Cancer also took the lives of both my parents: my mother died of lung cancer when I was 17, and my father died of colorectal cancer when I was 25.
You might think I’d be bitter today because of all that. But my parents always had really positive attitudes about things, so I’ve tried to do the same.
Why I feel lucky, despite my cancer diagnoses
It might sound strange, but the truth is, I actually feel kind of lucky. Between my first diagnosis as an infant and my second diagnosis as an adult, cancer granted me a 30-year reprieve. I was able to finish school, get married and even have a child — something I’d been told I’d never be able to do because of the radiation therapy I’d received as a baby.
I’ve also been a patient at MD Anderson, the best cancer hospital in the country, since 2001. And despite all the heartache that cancer has caused me, every diagnosis except the one I had as a baby has been treatable with surgery alone.

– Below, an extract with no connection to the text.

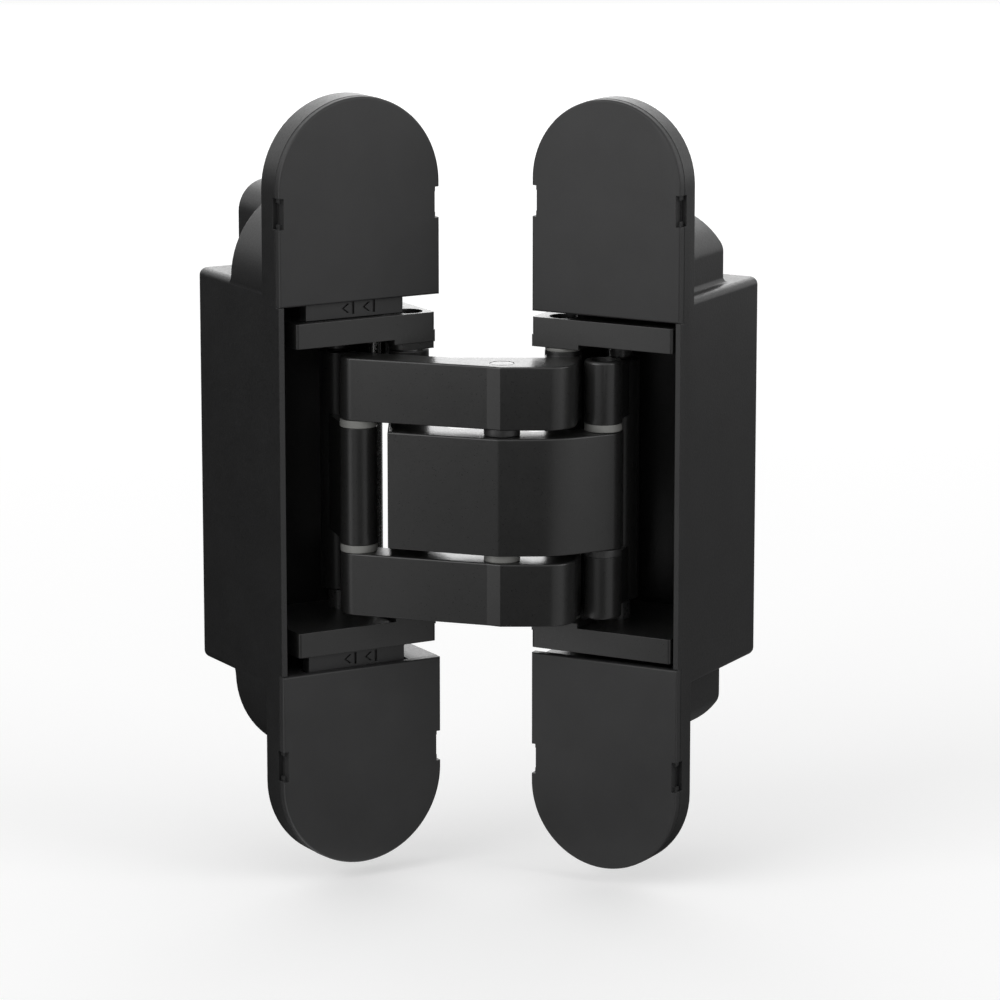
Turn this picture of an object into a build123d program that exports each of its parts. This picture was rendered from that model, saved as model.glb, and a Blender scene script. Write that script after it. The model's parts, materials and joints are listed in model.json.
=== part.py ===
"""Concealed door hinge, drawn part open, in millimetres.

The frame-side housing and the door-side housing are each let into wood. Two crossing arms join
them: the centre arm turns on the frame's front pins, the outer arm turns on the door's front
pins, the two meet at the centre pin, and a short link carries the far end of each arm.

The row frame is the frame-side housing's own: the origin is at the middle of its plate's front
face, x runs along the plate's width towards the knuckle side, y into the wood and z up.
"""
import os
from math import acos, atan2, cos, degrees, hypot, radians, sin

from build123d import *

os.makedirs("parts", exist_ok=True)

# How far a cutting tool runs past the face it opens
OVER = 1.0
TINY = 0.01

# Both plates
PLATE_HEIGHT = 110.0
COVER_THICK = 1.2
COVER_INSET = 0.05
COVER_ROUND = 0.3
HOUSING_DEPTH = 25.6
REAR_WALL = 2.6
POCKET_DEPTH = HOUSING_DEPTH - REAR_WALL
REAR_CORNER_R = 1.0
BOX_EDGE_R = 1.1
LEDGE_DEPTH = 1.5
LEDGE_HEIGHT = 1.3
NOTCH_HEIGHT = 4.35
NOTCH_IN = 0.8
NOTCH_FLANGE_DEPTH = 0.55
CLIP_HEIGHT = 0.7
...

That’s pretty amazing.
Life hasn’t always been glorious, of course. And I certainly wouldn’t wish my experiences on anyone else. But I do believe that happiness is a choice. So, I choose to live happily.
My road to MD Anderson
As an adult, my cancer troubles began when I started having heart palpitations. Nobody could figure out why. After many office visits, lab tests and scans, one doctor finally did: I had pheochromocytoma, a rare type of neuroendocrine tumor, on my right adrenal gland. I also had renal cell carcinoma again — on my only remaining kidney.
I fell to my knees at that moment. By then, I had a husband and a 7-year-old son. And I only had one kidney left. I knew at least part of it would have to be removed. So, I really didn’t know how I was going to survive.
My local doctor wanted to do a single surgery, but he wasn’t sure he could get all the cancer out. That’s why I decided to go to MD Anderson. Every doctor there is an expert in what they treat. So, the same surgeon who removes your colon isn’t also going to be removing your breast. They’re highly specialized.
My many cancer treatments
At MD Anderson, I met first with urologic oncologist Dr. Christopher Wood (now deceased). He was extremely confident, and said he felt certain he could remove both tumors successfully, if we did it in two separate operations. That sounded a lot better to me than one surgery with someone who wasn’t quite sure if he could do it. So, I placed my trust in Dr. Wood. He didn’t let me down.
Dr. Wood performed the first surgery successfully on April 4, 2002, and the second one on May 16, 2002. Both times, he was waiting for me in the recovery room when I woke up. Dr. Wood had such a wonderful bedside manner. After the first surgery, I remember him telling me, “Jennifer, we’re going to be friends for a long, long time.” And we were, right up until his death in late 2021.
I’ve had quite a few more surgeries at MD Anderson since Dr. Wood performed those on me in 2002. In 2007, Dr. Elizabeth Keeler removed my uterus to resolve an ongoing fibroid issue. In 2017, Dr. Matthew Katz removed a soft tissue sarcoma that was obstructing my small intestine. And, in 2018, Dr. Jeffrey Gershenwald removed melanomas from both my back and my right leg. That same year, Dr. Saira George removed spots of basal cell carcinoma from my hip and back.
Why I still feel grateful today
I only have half of one kidney left now. So, I can’t take ibuprofen, play football or practice karate. And I still have a mass on one ovary that’s scheduled to come out in April, plus a pretty good-sized goiter on my thyroid that will need to be removed eventually. But right now, I’m cancer-free. So, I’m grateful.
I’m also very proud of my son, Zachary. He’s 28 now, and a radiation therapist at MD Anderson. Zach was only in the second grade when I was diagnosed as an adult, but we were always honest and spoke in age-appropriate terms with him about whatever was going on.
We also tried to keep his life as normal as possible, so he could go to school just like any other day on the mornings when I had surgery. I think that’s why he wanted to study something related to cancer when he went to college.
While we didn't let cancer become a little dark cloud hanging over us, he couldn’t help but notice its effects on our family. I’m really proud that my experiences inspired Zach to help others.
I’m glad we were able to show him that people can live happy lives with cancer, even if it never really goes away. Because none of us gets through life unscathed. We might not be able to control what happens to us, but how we handle those things is entirely up to us.